2010年2月22日 星期一

HOWTO: Monitor i/o performance

sudo iostat -xcknd 15

http://www.aspdeveloper.net/tiki-index.php?page=Linuxiostat

Read I/Os

  • rrqm/s: # read requests merged per second queued for the device
  • r/s: Read requests issued to the device (realize requests can be joined together, so you are basically looking at the total of rrqm + r to get total read requests, assuming SOME may not be merged, I'm not 100% sure about that, but at a minium rrqm/s is reads per second)
  • rkB/s: Number of kilobytes read from the device per second
  • wrqm/s: Write version of rrqm/s
  • w/s: Write version of r/s
  • wkB/s: Write version of rkB/s
  • avgrq-sz: Average size (in sectors) of the requests that were issued to the device. Is the sector size 512 bytes for your device?

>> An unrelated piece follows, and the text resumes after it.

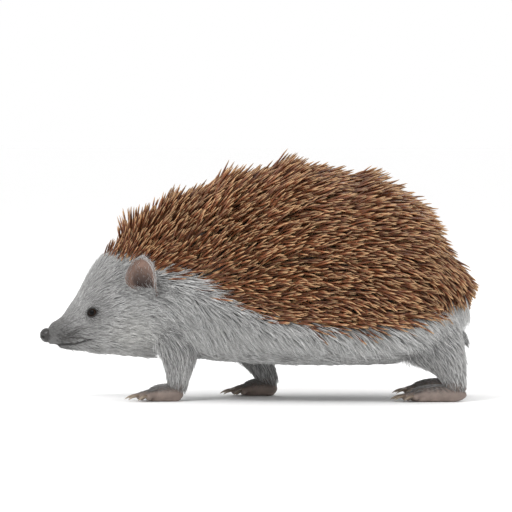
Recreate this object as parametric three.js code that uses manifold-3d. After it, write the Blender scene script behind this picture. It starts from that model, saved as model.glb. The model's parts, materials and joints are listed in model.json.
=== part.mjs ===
// A life-size hedgehog, standing with its left forefoot a step ahead of the right one, as a still
// model. Millimetres, +Z up, the head towards -X and the animal's left side towards -Y. The origin is
// on the floor, under the middle of the body's box. The outer faces follow the tips of the coat.
//
// One smooth body, from muzzle to rump, is lofted from a few outlines and then parted by thin cuts
// into spiny mantle, head, lower jaw, neck and trunk. The ears, eyes, nose, tail, legs, feet and claws
// are shapes of their own, with a thin gap to what they meet.

import * as THREE from "three";
import { mergeVertices } from "three/addons/utils/BufferGeometryUtils.js";
import Module from "manifold-3d";

const wasm = await Module();
wasm.setup();

// ---------------------------------------------------------------- driving dimensions

const LENGTH = 250; // nose tip to the rearmost quill tips
const HEIGHT = 139; // floor to the quill tips on the back
const WIDTH = 126; // over the quill tips at the widest place
const GAP = 0.3; // between pieces that meet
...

Where do you check this (I'm not sure without searching, however we're primarily looking for what is relatively busy to either isolate WHY it's busy, or determine what subsystem needs to be upgraded, so I don't care a lot about this column even though it sounds fairly important).
  • avgqu-sz: The average queue length of the requests that were issued to the device - This one I do care about more - When things are queued up for the disks they aren't keeping up. Does that matter? That depends on a LOT of factors, is your software WAITING for the disk to complete it's operation? Usually reads that is the case, for writes it could be in a writeback cache and not a big concern.
  • await: The average time (in milliseconds) for I/O requests issued to the device to be served. This includes the time spent by the requests in queue and the time spent servicing them. - This one again I DO care about. This is even more important than the number in the queue for some applications (for example copying a file, you really don't care about the NEXT item in the queue when you are doing sequential writes). On the other hand if you are a file server and have a million small files you care about this, but at least as importantly you care about how many other requests were pending.
  • svctm: The average service time (in milliseconds) for I/O requests that were issued to the device - I view this one as useful for finding if you devices are performing roughly as expected. In this case my demo is using a quite old single disk, I don't doubt it took 11.5ms to seek to another sector, read/write it, and return. If I had a 15k rpm latest generation scsi drive and saw 11.5ms I'd maybe wonder why that was. This will also depend on how much seeking your disk has to do, this number being high is NOT always bad - for example with drives re-ordering read/write operations to make less head movement you could have this number higher on a new drive yet have significantly higher throughput. This probably is confusing, but think about trying to play hot-potatoe with 100 people between point A and B - if your ONLY goal is to get every person to hold the potatoe do you want it just randomly tossed about ONLY to decrease the time it spent in someones hands? Instead moving it so each person only sees it once should decrease your total time to reach all 100 people.
  • %util: Percentage of CPU time during which I/O requests were issued to the device (bandwidth utilization for the device). Device saturation occurs when this value is close to 100%.